On October 21, 2015, Kenya’s new pop “it” guy, Gilad, released an official video to his single, Sema Milele (Say Forever). Like his chart-topping Unajua (Do You Know), Sema Milele is a love song that has struck the right chord with Kenyan music fans.
The Jerusalem-born Gilad Millo is the most unlikely African pop star you’ll ever imagine. But Millo, the 44-year-old former deputy head of mission at the Israeli Embassy in Kenya, has won over the local radio stations and is making his mark on social media.
He sings in Kiswahili, one of Kenya’s two official languages.
“Many couldn’t believe Gilad was really singing because few white people in Kenya speak Kiswahili,” Kenyan singer Wendy Kimani, who duets with the Israeli on Unajua, told the Jewish Telegraphic Agency.
Millo told Kenya’s Standard Digital News that learning the local language was crucial to being part of the local community.
His first footprint in Kenya was as a backpacker in 1996. He returned in 2002 as the Israeli government spokesman following the Kikambala terror attacks on Israeli tourists. In 2003, he was back as deputy ambassador of Israel to Kenya.

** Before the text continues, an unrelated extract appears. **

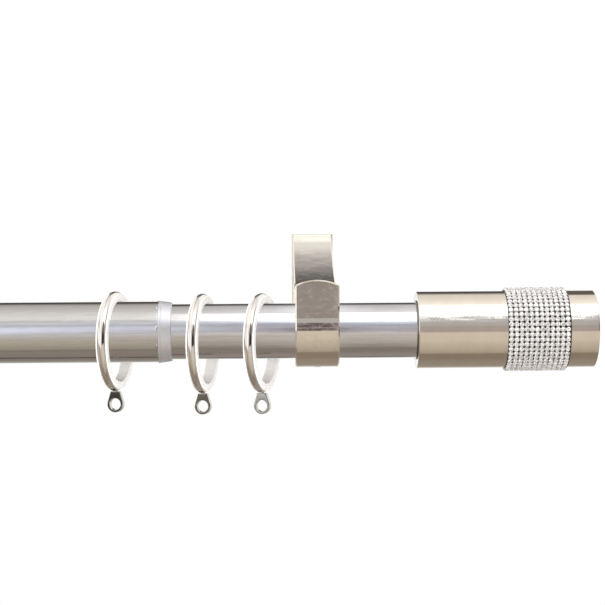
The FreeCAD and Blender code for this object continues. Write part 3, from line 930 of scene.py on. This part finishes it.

After a stint in Los Angeles, Millo left Israel’s Foreign Ministry in 2008, and settled with his family in Nairobi permanently. By day, he heads business development and public relations for Balton CP Group.
“There is something really unique about this place. If you want to get philosophical, in my language (Hebrew), Kenya means ‘nest of God.’ What keeps me here and what I like most about the country are the people. Kenyans are generous, welcoming and loving. I’m a diplomat’s son and was a diplomat myself, so I grew up globe-trotting every few years of my life. This is the first time I have no deadline about moving somewhere. So, for as long as Kenya will have me, I am happy to stay. My family loves it here,” Millo told SDE.
The song Unajua raced up the radio charts to No. 1 before most Kenyans knew what Millo looked like.
“For [Kenyans] it’s all about the music. If someone has the music, that’s all that they care about,” said Kimani.
And this mzungu (Swahili for “white man”) corporate executive, who says he’s been an amateur musician all his life, is showing he’s no one-hit wonder.
“It is the perfect wedding song,” declares Nairobi Wire about Sema Milele.
Millo – who sang in a boys’ choir growing up, had a band in high-school and then a Jerusalem rock band in his mid-20s — has said that his venture in music is for his soul and that any profits he makes will be donated.
He says it was his dream to be a musician long before he became a diplomat and then businessman. Noting that music would not feed his growing family at the time, he chose a different professional track.
While he has no plans of leaving his day job, at the same time Millo is working on a third single with a Kenyan artist, 22-year-old HK Gachago.
“The word ‘celebrity’ feels strange, but, yeah, people now ask me to pose for selfies with them,” he told JTA.
He’s also invited to television appearances and radio talk shows.
“After we establish that I’m white, that I sing in Kiswahili and that this place is home for me, there’s still 10 minutes of airtime, so the interviewers and I often go into other things that I’m passionate about,” Millo told JTA.
Those “other things” include promoting a campaign about farming for the company he works for and getting the word out about Israel for Africa, a nonprofit his family established in memory of his father, longtime diplomat Yehuda Millo, that promotes Israeli innovation and culture in Africa.